In 1994 he proposed "The Blue Alternative". One of the requirements was the decentralisation of power, because water was planned to be distributed by local authorities. Kravčík's plan began by building 35 microbasins, weirs and dams on local streams. He also intended to protect historic villages and to support agriculture. The Slovakian Ministry of Environment rejected his idea.

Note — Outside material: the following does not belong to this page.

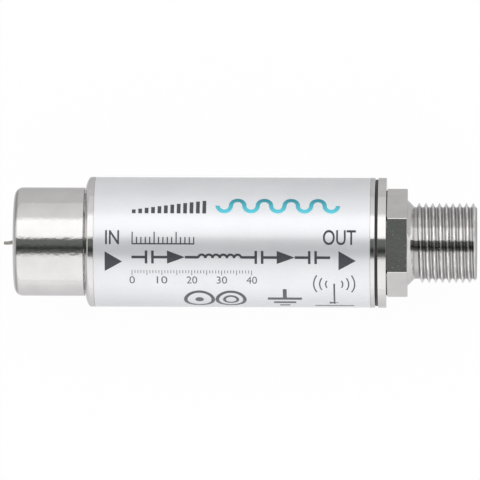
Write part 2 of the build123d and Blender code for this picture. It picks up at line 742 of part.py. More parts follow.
def earth_spring(x, y):
    """A bent strip soldered near the board's edge, whose bow touches the housing's bore."""
    half = SPRING_THICKNESS / 2
    level = TRACK_TOP + half
    reach = BORE_RADIUS - SPRING_CLEARANCE - half
    angle = radians(SPRING_TOUCH_ANGLE)
    touch = (reach * cos(angle), reach * sin(angle))
    tip = (touch[0] - SPRING_RETURN * sin(pi / 4), touch[1] + SPRING_RETURN * cos(pi / 4))
    inner, outer = abs(y) - SPRING_FOOT / 2, abs(y) + SPRING_FOOT / 2
    strip = trace(Polyline((inner, level), (outer, level), touch, tip), line_width=SPRING_THICKNESS)
    bent = extrude(across(x - SPRING_LENGTH / 2) * strip, SPRING_LENGTH)
    return bent if y > 0 else mirror(bent, Plane.XZ)


def earth_springs():
    return [earth_spring(x, y) for x, y in spring_feet()]


os.makedirs("parts", exist_ok=True)

save("housing", housing())
save("wrap_label", wrap_label())
save("end_cap", end_cap())
save("seam_seal", seam_seal())

save("socket_body", socket_body())
save("socket_front_insulator", socket_front_insulator())
save("socket_contact", socket_contact())
save("socket_rear_insulator", socket_rear_insulator())
save("socket_tooth_washer", tooth_washer())
save("socket_lock_nut", lock_nut())

save("plug_post", plug_post())
save("coupling_sleeve", coupling_sleeve())
save("coupling_collet", coupling_collet())
save("plug_insulator", plug_insulator())
save("centre_pin", centre_pin())

save("circuit_board", circuit_board())
save("ground_plane", ground_plane())
save("copper_tracks", *copper_tracks())
save("solder_joints", *solder_joints())
save("earth_springs", *earth_springs())

capacitors = chips(CAPACITOR_PLACE_SHARES)
resistors = chips(RESISTOR_PLACE_SHARES)
tantalum, tantalum_ends = in_line(
    TANTALUM_PLACE_SHARES, TANTALUM_LENGTH, TANTALUM_WIDTH, TANTALUM_HEIGHT, TANTALUM_TERMINAL)
diode, diode_ends = in_line(
    DIODE_PLACE_SHARES, DIODE_LENGTH, DIODE_WIDTH, DIODE_HEIGHT, DIODE_TERMINAL)
terminals = [end for _, ends in capacitors + resistors for end in ends]
save("coupling_capacitors", *[body for body, _ in capacitors])
save("bias_resistors", *[body for body, _ in resistors])
save("smoothing_capacitor", tantalum)
save("surge_diode", diode)
save("chip_terminals", *terminals, *tantalum_ends, *diode_ends)
save("amplifier_chip", amplifier_chip())
save("amplifier_leads", *amplifier_leads())
save("choke_cores", *[choke_core(place) for place in CHOKE_PLACE_SHARES])
save("choke_windings", *[choke_winding(place) for place in CHOKE_PLACE_SHARES])
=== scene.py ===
from math import ceil, cos, pi, radians, sin

import bpy
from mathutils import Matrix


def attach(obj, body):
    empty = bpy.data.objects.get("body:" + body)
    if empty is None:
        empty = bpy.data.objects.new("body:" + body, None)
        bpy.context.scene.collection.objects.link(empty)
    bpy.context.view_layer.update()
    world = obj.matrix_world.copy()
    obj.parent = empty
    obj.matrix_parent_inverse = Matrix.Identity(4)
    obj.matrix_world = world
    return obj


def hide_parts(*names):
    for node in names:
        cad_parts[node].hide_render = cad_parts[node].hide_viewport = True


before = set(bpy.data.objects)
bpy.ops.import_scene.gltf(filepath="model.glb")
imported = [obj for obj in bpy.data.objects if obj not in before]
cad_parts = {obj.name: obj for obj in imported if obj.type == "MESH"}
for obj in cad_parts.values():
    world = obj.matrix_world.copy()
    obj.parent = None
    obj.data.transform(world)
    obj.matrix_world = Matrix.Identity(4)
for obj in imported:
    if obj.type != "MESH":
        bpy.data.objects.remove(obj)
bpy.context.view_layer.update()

MM = 0.001
CASE = "amplifier_case"
COUPLING = "coupling"

# Stations along the axis from the plug to the socket, in millimetres

TIP_X = -27.85
RIM_X = -26.55
COLLET_X = -25.75
POST_X = -19.77
RING_X = -18.97
SLEEVE_REAR_X = -18.24
RING_REAR_X = -18.22
FRONT_X = -18.12
LABEL_X = -17.02
INNER_X = -16.52
POST_END_X = -16.1
PIN_END_X = -12.43
TAIL_X = 8.44
SHANK_X = 11.29
SPIGOT_X = 13.64
LABEL_END_X = 15.37
REAR_X = 15.95
CAP_X = 16.24
HEX_X = 17.22
NECK_X = 19.69
THREAD_X = 20.52
SOCKET_BUSH_X = 22.45
BORE_STEP_X = 26.65
JAW_END_X = 26.77
FACE_X = 27.85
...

Kravčík, together with the People and Water NGO, organised summer work camps in 1995 and 1996 in order to build small water reservoirs. Once the construction was finished, the media was invited to the site. The project became even more popular, when People and Water were fined for building without permission. He introduced the "Villages for the Third Millennium" program which included the development of 24 villages. They ran activities such as an organic farm, agrotourism, handicrafts, a fish farm and a reed bed water treatment plant. Kravčík initiated a campaign, "Village and democracy", that included 164 villages in the mountain region of Levoča. He introduced democratic processes and worked to create a sustainable, open society.

In 1998 he entered the national stage, when he organised an educational campaign on the topic of the forthcoming elections. As a result of his actions, the elections were attended by 84% of population and the former prime minister who supported the idea of building the dam in Tichy Potok was defeated.